Even so, in-game performances, including voice acting, stunts, and motion capture, are often low on the list when companies manage the ballooning costs and general messiness of triple A game production. Actors will be asked to help create characters that players will end up interacting with for dozens of hours with only a handful of recording sessions and barely any context for the scenes. Developers will then take what they’ve captured and try to work it into the constantly shifting project scope as best they can, with new recordings for script rewrites and other changes usually reserved for only the most expensive (or smartly managed) games.

Amid a flurry of union activity across the game industry, from quality assurance testers at Starfield maker Bethesda to community managers at Sonic publisher Sega of America, some of the old ways of doing things are being challenged. Heightened fan concerns around game developer treatment, including extended periods of haphazard overtime associated with crunch culture, have also made it harder for companies to simply continue doing business as usual.

In one possible future, publishers, which have been busy talking up the prospects of generative AI to their shareholders along with everyone else, use advances in technology to re-assert their dominance. In another, workers from the studio floor to the recording booth manage to leverage the threat of strikes and a new groundswell in labor organizing interest and awareness to force companies to collaborate with them on crafting the future of the video game industry together.

“We will continue to negotiate in good faith to reach an agreement that reflects the important contributions of SAG-AFTRA-represented performers in video games,” a spokesperson for the companies told Kotaku in a statement. “We have reached tentative agreements on over half of the proposals and are optimistic we can find a resolution at the bargaining table.”

A freelancer in Anthem takes off her mask for a moment.

Image: BioWare / EA

A lifelong gamer, one of Elmaleh’s inspirations for joining the industry was Jennifer Hale, the voice of the female Commander Shepard in the hit sci-fi trilogy Mass Effect. It was a referral from Hale that helped Elmaleh land an agent in California and take on more triple A work, including the role of the freelancer in Anthem, BioWare’s ambitious but ill-fated sci-fi successor to Mass Effect, which she said wa a dream come true as a longtime fan of the studio.

“It was a wonderful working process doing performance capture with that cast,” she said. “It was really the most sessions I’ve had on a single project and it was a real pleasure.” One of her favorite lines she’s ever recorded is from the game, an open world shooter where players pilot Iron Man-like suits to fend off giant aliens and unravel the mystery behind forces of nature that threaten to annihilate the planet. “The Freelancer motto is ‘strong alone, stronger together,” she said.

It’s how she views her union work and also the benefits of closer collaboration between studios and performers. Anthem turns out to be a revealing metaphor for the current challenge posed by AI, too.
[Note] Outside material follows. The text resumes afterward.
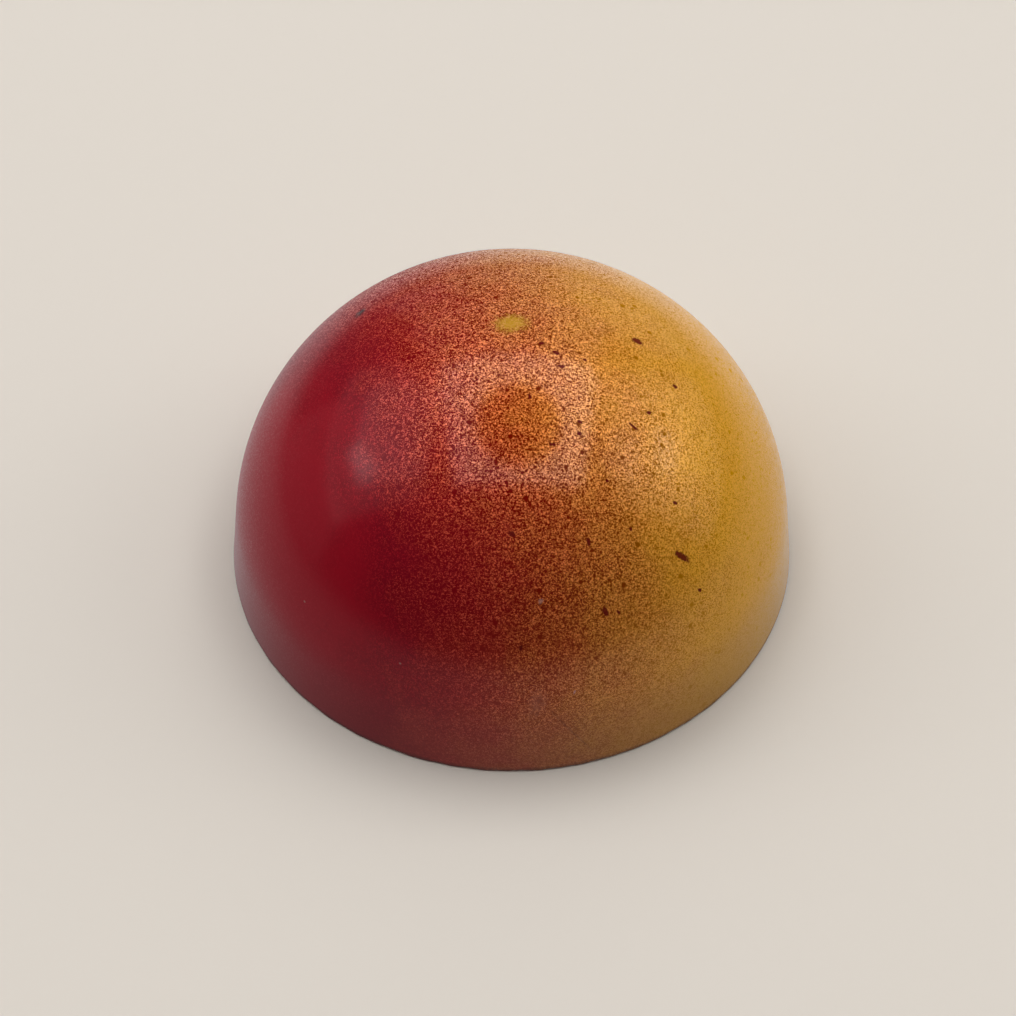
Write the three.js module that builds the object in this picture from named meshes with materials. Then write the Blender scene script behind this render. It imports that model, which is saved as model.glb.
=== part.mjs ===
// A moulded chocolate praline: a filled half-round dome, sprayed in colour, standing on a thin sole
// of dark chocolate, the layer that closes the mould.
// Millimetres, +Z up, origin in the middle of the underside. The sprayed ruby side faces -X and the
// gold side +X, so the praline is looked at from -Y with ruby on the left.

import * as THREE from "three";

// ---- Driving dimensions -------------------------------------------------------------------------

const BASE_DIAMETER = 29.0; // across the mould's mouth, at the bottom of the dome
const HEIGHT = 16.2; // from the underside of the sole to the top of the dome
const SKIRT_HEIGHT = 2.3; // the nearly straight band below the dome, sole included
const DRAFT_DEG = 5.0; // how far the band leans in, so that the praline leaves its mould
const SOLE_THICKNESS = 0.35; // the band of dark chocolate that shows under the colour
const SOLE_CHAMFER = 0.08; // the scraped lower edge of the sole

// The sole was scraped level by hand, so its rim is uneven: long swells and short nicks.
const RIM_PROUD = 0.04; // how far the rim stands out from the dome on average
const RIM_SWELL = 0.025; // height of the long swells
const RIM_NICK = 0.03; // height of the short nicks
const RIM_SEED = 7;

// ---- Fineness -----------------------------------------------------------------------------------

const TURN_STEPS = 96; // steps round the dome
const DOME_STEPS = 18; // steps from the band up to the top of the dome
const RIM_STEPS = 192; // steps round the sole, fine enough for the nicks
const SWELL_WAVES = [3, 5, 8]; // swells round the rim, in waves for each turn
const NICK_WAVES = [31, 43, 61]; // nicks round the rim, in waves for each turn

// ---- Worked out ---------------------------------------------------------------------------------

const BASE_RADIUS = BASE_DIAMETER / 2;
const DRAFT = THREE.MathUtils.degToRad(DRAFT_DEG);
const DOME_RADIUS = BASE_RADIUS - SKIRT_HEIGHT * Math.tan(DRAFT);
const DOME_RISE = HEIGHT - SKIRT_HEIGHT;

// The wall's radius at a height within the band.
function bandRadius(z) {
  return BASE_RADIUS - z * Math.tan(DRAFT);
}

// A profile of [radius, height] pairs turned about +Z into a closed solid.
// It runs from the axis at the bottom to the axis at the top.
function turned(profile, steps) {
  const points = profile.map(([radius, height]) => new THREE.Vector2(radius, height));
  const geometry = new THREE.LatheGeometry(points, steps);
  return geometry.rotateX(Math.PI / 2);
}

// The dome's profile: flat underneath, a leaning band, then a slightly flattened half circle.
function domeProfile() {
  const profile = [
    [0, SOLE_THICKNESS],
    [bandRadius(SOLE_THICKNESS), SOLE_THICKNESS],
  ];
  for (let step = 0; step <= DOME_STEPS; step++) {
    const rise = (step / DOME_STEPS) * (Math.PI / 2);
    const radius = step === DOME_STEPS ? 0 : DOME_RADIUS * Math.cos(rise);
    profile.push([radius, SKIRT_HEIGHT + DOME_RISE * Math.sin(rise)]);
  }
  return profile;
}

// The sole's profile: a thin disc with its lower edge scraped off.
function soleProfile() {
  return [
    [0, 0],
    [BASE_RADIUS - SOLE_CHAMFER, 0],
    [BASE_RADIUS, SOLE_CHAMFER],
    [bandRadius(SOLE_THICKNESS), SOLE_THICKNESS],
    [0, SOLE_THICKNESS],
  ];
}

// A repeatable random number from 0 to 1.
function randomFrom(seed) {
  let state = seed;
  return () => {
    state = (state * 1664525 + 1013904223) % 4294967296;
    return state / 4294967296;
  };
}

// A sum of waves round the rim, each with its own phase, that stays within -1 and 1.
function waveSum(waves, random) {
  const phases = waves.map(() => random() * 2 * Math.PI);
  return (angle) =>
    waves.reduce((sum, wave, i) => sum + Math.sin(wave * angle + phases[i]), 0) / waves.length;
}

// How far the rim stands out from the dome at an angle round it.
function rimOffset() {
  const random = randomFrom(RIM_SEED);
  const swell = waveSum(SWELL_WAVES, random);
  const nick = waveSum(NICK_WAVES, random);
  return (angle) => RIM_PROUD + RIM_SWELL * swell(angle) + RIM_NICK * nick(angle);
}

// Moves the outer edge of the sole in and out, and leaves its middle flat.
function roughenRim(geometry) {
  const position = geometry.getAttribute("position");
  const offset = rimOffset();
  for (let i = 0; i < position.count; i++) {
    const x = position.getX(i);
    const y = position.getY(i);
    const radius = Math.hypot(x, y);
    if (radius < BASE_RADIUS / 2) continue;
    const share = 1 + offset(Math.atan2(y, x)) / radius;
    position.setXY(i, x * share, y * share);
  }
  geometry.computeVertexNormals();
  return geometry;
}

// ---- The pieces ---------------------------------------------------------------------------------

function makeDome() {
  const sprayedChocolate = new THREE.MeshStandardMaterial({
    color: 0xa3532b,
    roughness: 0.32,
    metalness: 0.0,
  });
  const dome = new THREE.Mesh(turned(domeProfile(), TURN_STEPS), sprayedChocolate);
  dome.name = "dome";
  return dome;
}

function makeSole() {
  const darkChocolate = new THREE.MeshStandardMaterial({
    color: 0x2e1710,
    roughness: 0.5,
    metalness: 0.0,
  });
  const sole = new THREE.Mesh(roughenRim(turned(soleProfile(), RIM_STEPS)), darkChocolate);
  sole.name = "sole";
  return sole;
}

const praline = new THREE.Group();
praline.add(makeDome(), makeSole());

export default praline;
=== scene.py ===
"""A moulded chocolate praline: a ruby dome misted with gold, closed by a thin sole of dark chocolate.

The dome and the sole stand in for the solids of the same names. Sizes are in millimetres and are
turned to metres where a mesh or a light is made.
"""

import math

import bmesh
import bpy
from mathutils import Matrix, Quaternion, Vector, noise


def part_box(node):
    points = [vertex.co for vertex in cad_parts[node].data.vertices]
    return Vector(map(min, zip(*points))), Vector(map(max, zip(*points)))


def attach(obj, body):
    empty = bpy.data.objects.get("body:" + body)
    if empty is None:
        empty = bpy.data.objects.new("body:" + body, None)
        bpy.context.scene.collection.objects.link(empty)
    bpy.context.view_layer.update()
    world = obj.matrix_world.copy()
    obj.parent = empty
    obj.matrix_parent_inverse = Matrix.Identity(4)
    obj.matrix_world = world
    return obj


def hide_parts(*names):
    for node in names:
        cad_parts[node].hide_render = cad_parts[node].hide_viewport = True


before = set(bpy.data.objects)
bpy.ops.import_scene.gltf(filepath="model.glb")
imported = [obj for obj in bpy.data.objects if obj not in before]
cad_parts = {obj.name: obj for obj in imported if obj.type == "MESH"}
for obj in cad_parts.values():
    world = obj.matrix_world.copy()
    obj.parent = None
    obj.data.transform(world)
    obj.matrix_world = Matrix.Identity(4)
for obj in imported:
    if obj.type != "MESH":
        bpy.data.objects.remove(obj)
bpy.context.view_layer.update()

MM = 0.001
SAME_PLACE = 1e-4  # points closer than this, in millimetres, count as one

# ---- Sizes, from the solids ---------------------------------------------------------------------

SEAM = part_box("dome")[0].z / MM  # the height where the dome meets its sole
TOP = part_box("dome")[1].z / MM
MOUTH_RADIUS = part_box("dome")[1].x / MM  # the dome's radius at the seam
SKIRT_HEIGHT = 2.3  # the height where the rounded part starts, above the leaning band
DRAFT = math.radians(5.0)  # how far the band leans in
DOME_RADIUS = MOUTH_RADIUS - (SKIRT_HEIGHT - SEAM) * math.tan(DRAFT)
DOME_RISE = TOP - SKIRT_HEIGHT
DOME_CENTRE = Vector((0.0, 0.0, SKIRT_HEIGHT))
BAND_TOP = math.radians(4.0)  # how far round the circle the band takes over from the dome

# The colour laps down over the sole, with an uneven lower edge.
LAP_HEIGHT = 0.24
LAP_THICKNESS = 0.08
LAP_UNEVEN = 0.06  # how far the lower edge wavers up and down
LAP_UNEVEN_LENGTH = 0.9
LAP_SEED = 8.0

# The sole was scraped level by hand, which left its rim uneven and drag marks across its underside.
SWELL_HEIGHT = 0.02
SWELL_LENGTH = 6.0
SWELL_SEED = 1.0
NICK_HEIGHT = 0.04
NICK_LENGTH = 0.6
NICK_SEED = 2.0
NICK_CHANGE = 2.0  # how fast the nicks change with height
GROOVE_DEPTH = 0.025
GROOVE_WIDTH = 0.9
GROOVE_LENGTH = 14.0
GROOVE_SEED = 5.0
GROOVE_LEVEL = 0.35  # raises the noise, so that grooves take more of the underside
GROOVE_FADE = 1.5  # the grooves fade out over this width before the rim


# ---- Small helpers ------------------------------------------------------------------------------

def linear(hex_colour):
    """An sRGB colour such as "#8a1020" as the linear RGBA that Blender takes."""
    channels = [int(hex_colour[i:i + 2], 16) / 255 for i in (1, 3, 5)]
    return [c / 12.92 if c <= 0.04045 else ((c + 0.055) / 1.055) ** 2.4 for c in channels] + [1.0]


def add(tree, kind, inputs=None, **settings):
    """Adds a node. An input is a value, a socket, or a node whose first output is taken."""
    made = tree.nodes.new("ShaderNode" + kind)
    for name, value in settings.items():
        setattr(made, name, value)
    for key, value in (inputs or {}).items():
        if isinstance(value, bpy.types.Node):
            value = value.outputs[0]
        if isinstance(value, bpy.types.NodeSocket):
            tree.links.new(value, made.inputs[key])
        else:
            made.inputs[key].default_value = value
    return made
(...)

Though its box art sports what looks like a cast of colorful cyborgs, it’s the people inside the suits, including the player, who ultimately drive the action in the game.

“There is a line of thinking around technology that it is so inevitable, that how it’s going to be used is inevitable, that once we figure out that we can do something that we’re going to just do it,” Elmaleh said. “It’s not a passive thing that’s just going to happen to us inevitably. That’s what the union is for, it’s to say, we have a chance to dictate what our society looks like, what just work looks like, what just entertainment objects look like.”